No Google Chrome for Windows 10 S!
I have some very sad news for you, chaps: Windows 10 S allows no Google Chrome aboard. Bye-bye bookmarks, see you later history backup, after a ’while Google search!
Okay, if you do want to come back, please, Google, develop a Universal Windows Platform version of Chrome and bring it to the Store. The same goes for any third-party apps, as well. You either strike a deal with the Windows Store, or you won’t be allowed to run on Windows 10 S.
That rings a bell, doesn’t it? I can see Mac users nodding their heads vigorously. They know that feeling. Within Windows 10 S which is, in a nutshell, the cut down version of Windows 10 pro for educational purposes, you’re locked to the Edge browser, Bing search engine and other strictly Microsoft products. If you feel rebellious and try to install Chrome all the same, the installer just won’t run. And what miffs me most of all, is that we never saw it coming!
Okay, nobody expected great opportunities from an educational edition, though the Surface laptop is a bit too costly for a student’s portable. But, blocking the installation of the third-party apps is not in the Microsoft line of business. Or, it hasn’t been until now, apparently. Microsoft claims the isolation policy reduces the risks of installing malware. An end-user’s safety is a reasonable argument, I agree; but, not in a kindergarten manner.
Now, let’s look at the future Microsoft wants us to live. Any company that would like its software to be compatible with Windows 10 S, should convert it into a package with a Desktop Bridge toolset (former Project Centennial). The already converted desktop apps include Evernote and Slack, while Office 2016 and Spotify, will be converted by the time new PCs will arrive in the stores this summer.
So, the new rules are simple: play up to Microsoft’s rules, or walk away. It’s not a big deal to convert browsers or other apps for the new OS needs. Google, Mozilla can do that as well as smaller companies, indie makers included. But, don’t get enthusiastic about that. The devil is in the details; specifically in clauses 10.2 and 10.2.1 of the Windows Store Policie’s latest revision 7.3. These go:
- 10.2 Security: Your app must not jeopardize or compromise user security, or the security or functionality of the device, system or related systems.
It’s not enough to use the Desktop Bridge to convert the app, but you will have to implement the engines by Microsoft as well! Someone in Redmond has been jealous of Apple for years, and now his or her dream comes true.

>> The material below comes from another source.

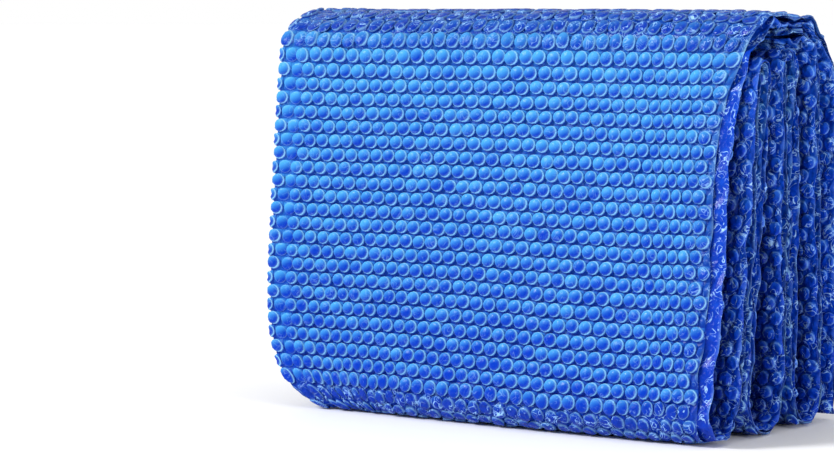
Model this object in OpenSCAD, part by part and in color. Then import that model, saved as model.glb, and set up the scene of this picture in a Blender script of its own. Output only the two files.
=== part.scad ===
// Bubble solar cover for a pool or spa, folded into a pack that stands on its bottom folds.
//
// X runs along the creases, -Y is the front, Z is up, and the origin is on the floor under
// the middle of the pack. The cover is first folded in half lengthwise, which leaves a fold
// at the -X end and two cut edges at the +X end, so it is two layers thick everywhere: the
// outer half and the inner half, with their bubbles facing away from each other. It is then
// pleated into leaves, and its last stretch is wrapped over the top and down the back.
//
// The pack is one run of the doubled cover in the YZ plane: straight leaves, tangent to the
// round folds that they turn over. A fold is [y, z, signed radius at the middle of the
// doubled cover]; the radius is positive where the run turns left.

/* [Cover] */
// Length of the pack along its creases
pack_w = 465; // [300:5:600]
// Thickness of one layer of the cover, film and bubbles together
layer_t = 5.8; // [4.5:0.1:6]
// Air gap between the films of the two halves
film_gap = 0.8; // [0.4:0.1:1]

/* [Wrap] */
// Height of the pack
pack_h = 345; // [335:1:370]
// Radius of the shoulder at the front
front_shoulder_r = 32; // [30:1:36]
// Position of the front shoulder's centre, front to back
front_shoulder_y = -6; // [-10:1:-2]
// Radius of the shoulder at the back
back_shoulder_r = 50; // [46:1:52]
// Position of the back shoulder's centre, front to back
back_shoulder_y = 58; // [54:1:60]

/* [Bottom folds] */
// Radius of bottom fold 1, between leaves 1 and 2
bottom_1_r = 23; // [20:1:23]
// Position of bottom fold 1, front to back
bottom_1_y = -85; // [-90:1:-85]
// Radius of bottom fold 2, between leaves 3 and 4
bottom_2_r = 29; // [26:1:31]
// Position of bottom fold 2, front to back
bottom_2_y = -14; // [-16:1:-14]
// Radius of bottom fold 3, between leaves 5 and 6
bottom_3_r = 24; // [20:1:24]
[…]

What does it mean for us, the users? No Google Chrome in our foreseeable future, that’s what. No Internet Explorer either. The unwanted offspring of the unknown IT genius, is banned at last. The search engine by default is Bing. Who has ever heard of Bing? Do your friends ask you ‘to Bing’ some info? The only way out will be to bookmark the google search page, I guess. It’s impossible to change the search engine settings under Windows 10 S. Just imagine, you have to look up some articles on Amazonian rain-forests. You open the Edge browser, then you click the bookmark and ONLY THEN, can you type in your question into the taskbar or a search bar. And, if you think it will augment your safety, you’re under an illusion. Hacking your browser is just one of the dozens of ways people can tap into your device.
And the cherry on the top of this cake: Windows 10 S features limited support of peripherals that otherwise work great with Windows 10 Pro and Home. But, you can upgrade your OS for a little extra money out of pocket. I can’t see who needs the S edition in the first place. Using it, is like dining in a toddler’s chair; you can’t do this, you’re not allowed to do that, eat what you’re given and say ‘thank you’.
Most people, especially small business owners, will just upgrade to Windows 10 Pro, thus leaping over the fence. My guess is, Microsoft tests not the new OS edition, but the new apps policy. And god help us if they consider it an appropriate and permanent change.